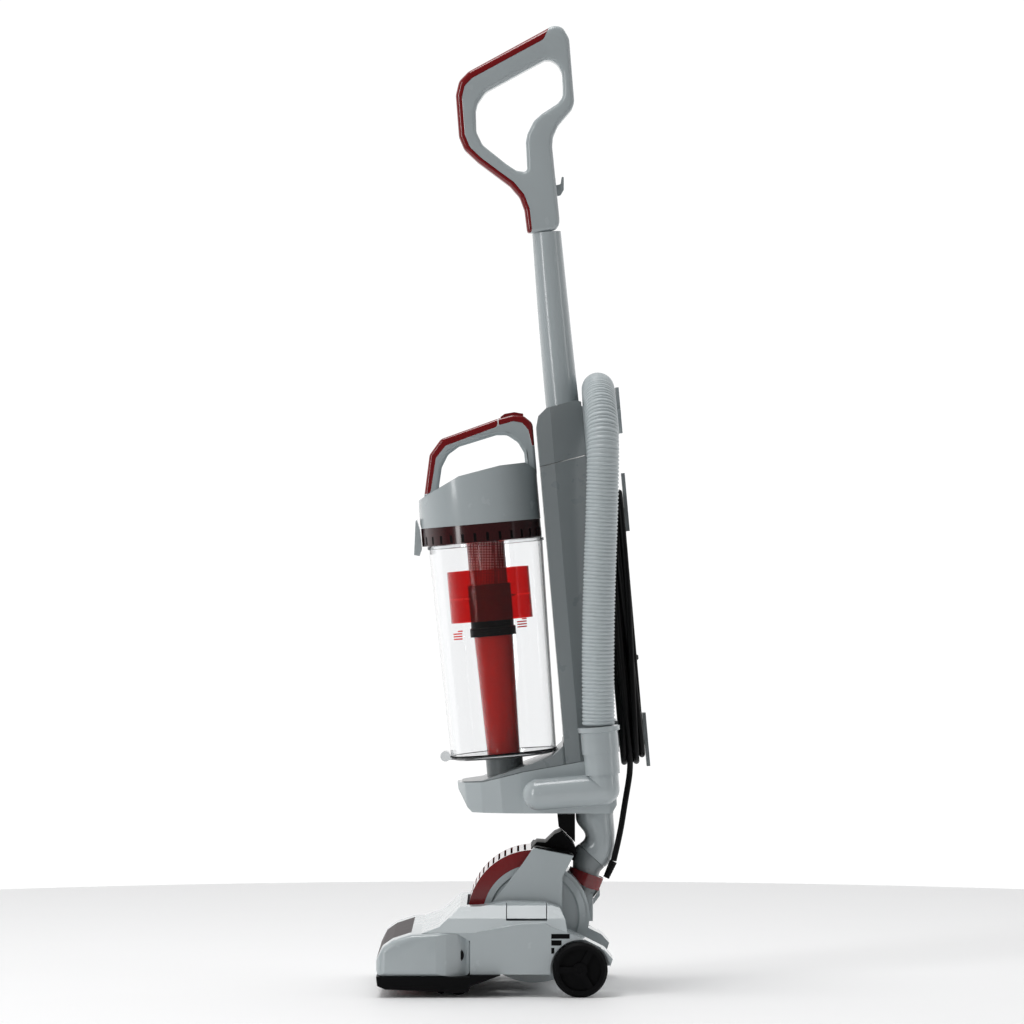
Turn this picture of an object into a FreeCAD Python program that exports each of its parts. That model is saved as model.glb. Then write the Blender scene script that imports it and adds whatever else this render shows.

===

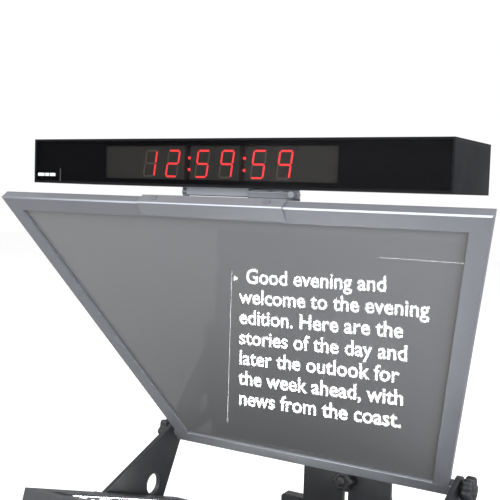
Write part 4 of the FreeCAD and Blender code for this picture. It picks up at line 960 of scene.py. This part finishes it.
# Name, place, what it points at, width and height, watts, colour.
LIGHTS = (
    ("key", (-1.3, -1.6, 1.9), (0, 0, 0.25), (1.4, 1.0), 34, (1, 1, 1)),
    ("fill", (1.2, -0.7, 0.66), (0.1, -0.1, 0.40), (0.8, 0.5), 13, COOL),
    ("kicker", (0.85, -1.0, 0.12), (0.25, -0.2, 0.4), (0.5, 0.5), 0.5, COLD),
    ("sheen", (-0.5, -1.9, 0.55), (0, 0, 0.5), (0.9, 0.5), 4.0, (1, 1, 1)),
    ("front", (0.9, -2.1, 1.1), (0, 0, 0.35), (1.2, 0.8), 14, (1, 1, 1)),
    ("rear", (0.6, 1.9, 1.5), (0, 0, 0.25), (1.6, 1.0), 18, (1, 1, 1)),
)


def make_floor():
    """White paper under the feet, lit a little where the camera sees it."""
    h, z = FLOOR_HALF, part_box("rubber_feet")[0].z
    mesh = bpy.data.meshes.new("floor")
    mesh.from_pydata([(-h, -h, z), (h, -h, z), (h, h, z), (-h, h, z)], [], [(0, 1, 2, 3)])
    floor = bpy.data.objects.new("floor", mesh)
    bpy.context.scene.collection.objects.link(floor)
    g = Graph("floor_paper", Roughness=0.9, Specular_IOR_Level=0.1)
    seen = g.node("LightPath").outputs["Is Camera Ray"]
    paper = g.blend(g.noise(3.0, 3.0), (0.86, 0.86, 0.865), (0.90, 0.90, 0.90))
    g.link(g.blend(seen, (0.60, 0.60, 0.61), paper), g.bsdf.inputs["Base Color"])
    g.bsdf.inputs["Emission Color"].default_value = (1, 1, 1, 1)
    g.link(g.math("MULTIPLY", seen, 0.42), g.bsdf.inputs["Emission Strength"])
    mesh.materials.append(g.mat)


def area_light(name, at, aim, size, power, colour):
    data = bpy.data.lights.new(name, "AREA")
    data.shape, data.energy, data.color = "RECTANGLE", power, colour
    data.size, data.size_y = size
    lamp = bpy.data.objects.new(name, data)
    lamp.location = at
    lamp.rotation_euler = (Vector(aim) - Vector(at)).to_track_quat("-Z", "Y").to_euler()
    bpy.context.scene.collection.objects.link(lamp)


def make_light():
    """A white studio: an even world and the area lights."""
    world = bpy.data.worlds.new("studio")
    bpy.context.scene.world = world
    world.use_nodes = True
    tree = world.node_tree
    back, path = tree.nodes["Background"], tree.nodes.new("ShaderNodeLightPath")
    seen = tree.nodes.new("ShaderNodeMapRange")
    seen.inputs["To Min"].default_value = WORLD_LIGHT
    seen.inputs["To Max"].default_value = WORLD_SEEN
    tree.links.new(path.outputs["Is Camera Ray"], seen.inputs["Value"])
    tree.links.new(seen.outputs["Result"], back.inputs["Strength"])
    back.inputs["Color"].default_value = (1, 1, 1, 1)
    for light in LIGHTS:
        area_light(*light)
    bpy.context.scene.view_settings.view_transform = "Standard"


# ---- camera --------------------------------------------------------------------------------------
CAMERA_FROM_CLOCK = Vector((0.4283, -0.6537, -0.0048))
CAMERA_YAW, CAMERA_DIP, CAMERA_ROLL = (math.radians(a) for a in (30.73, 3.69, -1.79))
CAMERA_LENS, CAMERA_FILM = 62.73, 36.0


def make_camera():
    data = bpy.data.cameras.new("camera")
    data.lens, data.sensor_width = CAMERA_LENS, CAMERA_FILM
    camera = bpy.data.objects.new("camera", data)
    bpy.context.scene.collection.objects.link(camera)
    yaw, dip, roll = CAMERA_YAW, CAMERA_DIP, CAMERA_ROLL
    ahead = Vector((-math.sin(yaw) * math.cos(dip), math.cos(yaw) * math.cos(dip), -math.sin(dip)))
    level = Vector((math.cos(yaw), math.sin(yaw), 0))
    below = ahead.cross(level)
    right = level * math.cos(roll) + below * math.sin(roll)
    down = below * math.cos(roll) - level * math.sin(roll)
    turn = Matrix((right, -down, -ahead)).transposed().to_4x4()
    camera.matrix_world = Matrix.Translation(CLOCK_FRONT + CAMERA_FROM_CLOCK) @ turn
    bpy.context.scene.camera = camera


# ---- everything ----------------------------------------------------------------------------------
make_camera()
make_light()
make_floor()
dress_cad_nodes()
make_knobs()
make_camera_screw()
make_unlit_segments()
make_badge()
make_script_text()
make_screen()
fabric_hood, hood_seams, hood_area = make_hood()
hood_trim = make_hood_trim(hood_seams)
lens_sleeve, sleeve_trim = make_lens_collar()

===

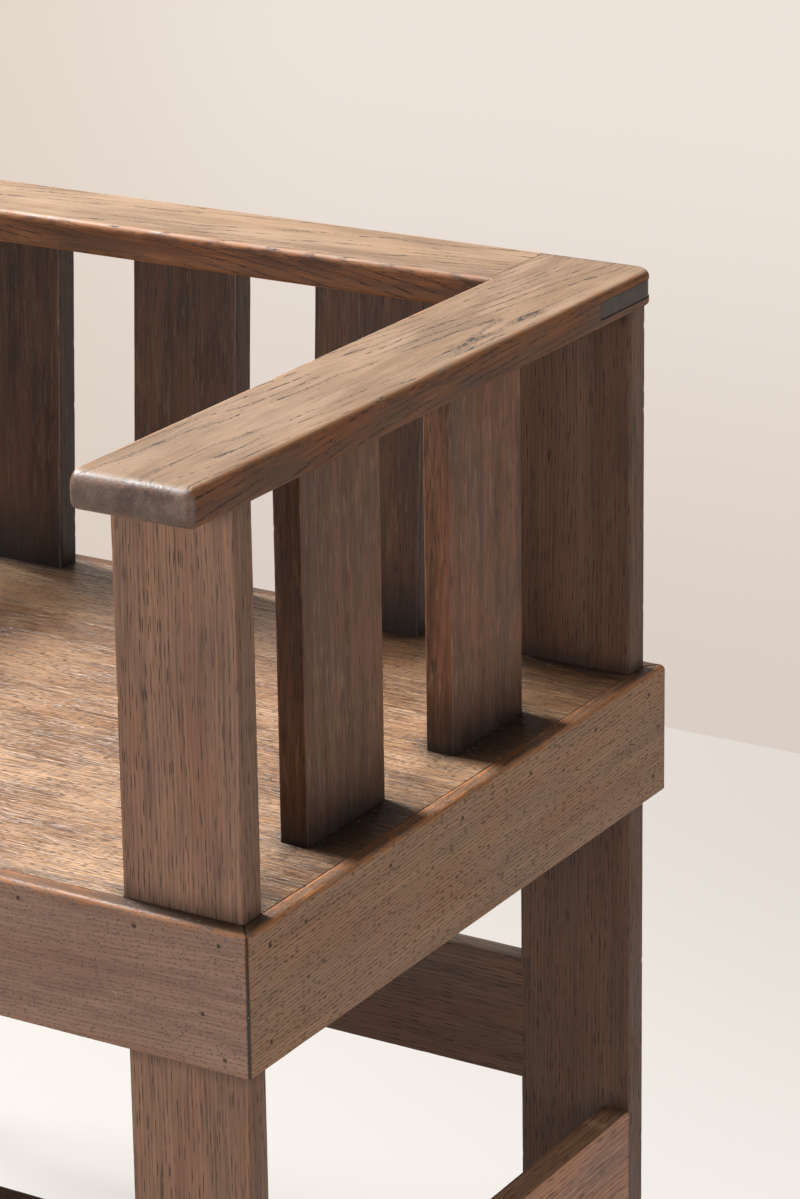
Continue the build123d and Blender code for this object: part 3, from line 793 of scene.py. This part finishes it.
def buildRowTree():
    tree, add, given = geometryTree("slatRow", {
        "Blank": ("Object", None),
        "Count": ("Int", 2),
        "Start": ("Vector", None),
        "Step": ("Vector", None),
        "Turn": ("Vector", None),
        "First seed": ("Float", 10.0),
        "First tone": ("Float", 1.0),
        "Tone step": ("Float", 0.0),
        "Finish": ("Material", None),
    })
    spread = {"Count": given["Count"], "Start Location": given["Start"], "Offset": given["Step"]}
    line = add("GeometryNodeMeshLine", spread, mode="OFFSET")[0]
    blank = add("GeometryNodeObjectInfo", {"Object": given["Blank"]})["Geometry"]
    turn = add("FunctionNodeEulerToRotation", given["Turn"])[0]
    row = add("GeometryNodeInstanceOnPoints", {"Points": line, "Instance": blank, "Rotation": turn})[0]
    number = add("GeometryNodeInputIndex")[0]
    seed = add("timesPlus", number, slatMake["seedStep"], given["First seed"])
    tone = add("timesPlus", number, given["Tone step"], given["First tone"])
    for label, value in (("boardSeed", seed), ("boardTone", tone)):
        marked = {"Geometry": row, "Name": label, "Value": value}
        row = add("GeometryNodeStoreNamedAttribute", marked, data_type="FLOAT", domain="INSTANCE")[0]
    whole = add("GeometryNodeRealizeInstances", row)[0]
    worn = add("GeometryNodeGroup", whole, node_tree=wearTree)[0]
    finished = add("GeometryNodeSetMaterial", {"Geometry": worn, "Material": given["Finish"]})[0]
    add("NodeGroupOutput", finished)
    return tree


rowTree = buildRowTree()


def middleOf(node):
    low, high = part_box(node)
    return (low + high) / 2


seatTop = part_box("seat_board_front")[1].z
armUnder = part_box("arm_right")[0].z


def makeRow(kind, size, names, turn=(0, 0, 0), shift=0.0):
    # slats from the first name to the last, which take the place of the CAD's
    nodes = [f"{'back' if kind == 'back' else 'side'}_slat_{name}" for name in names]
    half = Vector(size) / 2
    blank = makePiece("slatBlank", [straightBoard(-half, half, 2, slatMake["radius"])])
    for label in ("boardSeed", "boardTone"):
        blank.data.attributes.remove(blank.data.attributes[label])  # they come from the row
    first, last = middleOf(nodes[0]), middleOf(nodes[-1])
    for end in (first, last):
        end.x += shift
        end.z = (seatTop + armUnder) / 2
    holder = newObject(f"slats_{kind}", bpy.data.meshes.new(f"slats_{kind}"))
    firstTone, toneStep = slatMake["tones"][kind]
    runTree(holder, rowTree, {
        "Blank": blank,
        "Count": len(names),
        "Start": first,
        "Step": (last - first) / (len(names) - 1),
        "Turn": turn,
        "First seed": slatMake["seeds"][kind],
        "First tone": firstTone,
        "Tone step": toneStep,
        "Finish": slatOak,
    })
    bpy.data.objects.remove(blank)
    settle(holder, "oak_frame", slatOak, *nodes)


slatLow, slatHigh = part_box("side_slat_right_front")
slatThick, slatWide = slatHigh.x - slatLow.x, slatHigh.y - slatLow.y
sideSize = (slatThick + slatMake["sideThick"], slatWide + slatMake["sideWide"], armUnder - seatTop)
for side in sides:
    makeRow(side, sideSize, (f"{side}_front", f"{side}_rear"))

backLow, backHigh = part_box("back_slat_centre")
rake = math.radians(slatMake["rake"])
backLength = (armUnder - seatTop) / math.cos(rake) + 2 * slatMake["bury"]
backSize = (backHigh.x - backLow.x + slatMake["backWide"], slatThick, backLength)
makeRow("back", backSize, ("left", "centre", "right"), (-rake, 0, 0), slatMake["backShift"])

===

▶ [To be done]: Return nothing but the lines running from the line with "Write part 4" through the line with "bpy.context.scene.collection.objects.link(lamp)", exactly as they appear.

▶ [Exercise result]:
Write part 4 of the FreeCAD and Blender code for this picture. It picks up at line 960 of scene.py. This part finishes it.
# Name, place, what it points at, width and height, watts, colour.
LIGHTS = (
    ("key", (-1.3, -1.6, 1.9), (0, 0, 0.25), (1.4, 1.0), 34, (1, 1, 1)),
    ("fill", (1.2, -0.7, 0.66), (0.1, -0.1, 0.40), (0.8, 0.5), 13, COOL),
    ("kicker", (0.85, -1.0, 0.12), (0.25, -0.2, 0.4), (0.5, 0.5), 0.5, COLD),
    ("sheen", (-0.5, -1.9, 0.55), (0, 0, 0.5), (0.9, 0.5), 4.0, (1, 1, 1)),
    ("front", (0.9, -2.1, 1.1), (0, 0, 0.35), (1.2, 0.8), 14, (1, 1, 1)),
    ("rear", (0.6, 1.9, 1.5), (0, 0, 0.25), (1.6, 1.0), 18, (1, 1, 1)),
)


def make_floor():
    """White paper under the feet, lit a little where the camera sees it."""
    h, z = FLOOR_HALF, part_box("rubber_feet")[0].z
    mesh = bpy.data.meshes.new("floor")
    mesh.from_pydata([(-h, -h, z), (h, -h, z), (h, h, z), (-h, h, z)], [], [(0, 1, 2, 3)])
    floor = bpy.data.objects.new("floor", mesh)
    bpy.context.scene.collection.objects.link(floor)
    g = Graph("floor_paper", Roughness=0.9, Specular_IOR_Level=0.1)
    seen = g.node("LightPath").outputs["Is Camera Ray"]
    paper = g.blend(g.noise(3.0, 3.0), (0.86, 0.86, 0.865), (0.90, 0.90, 0.90))
    g.link(g.blend(seen, (0.60, 0.60, 0.61), paper), g.bsdf.inputs["Base Color"])
    g.bsdf.inputs["Emission Color"].default_value = (1, 1, 1, 1)
    g.link(g.math("MULTIPLY", seen, 0.42), g.bsdf.inputs["Emission Strength"])
    mesh.materials.append(g.mat)


def area_light(name, at, aim, size, power, colour):
    data = bpy.data.lights.new(name, "AREA")
    data.shape, data.energy, data.color = "RECTANGLE", power, colour
    data.size, data.size_y = size
    lamp = bpy.data.objects.new(name, data)
    lamp.location = at
    lamp.rotation_euler = (Vector(aim) - Vector(at)).to_track_quat("-Z", "Y").to_euler()
    bpy.context.scene.collection.objects.link(lamp)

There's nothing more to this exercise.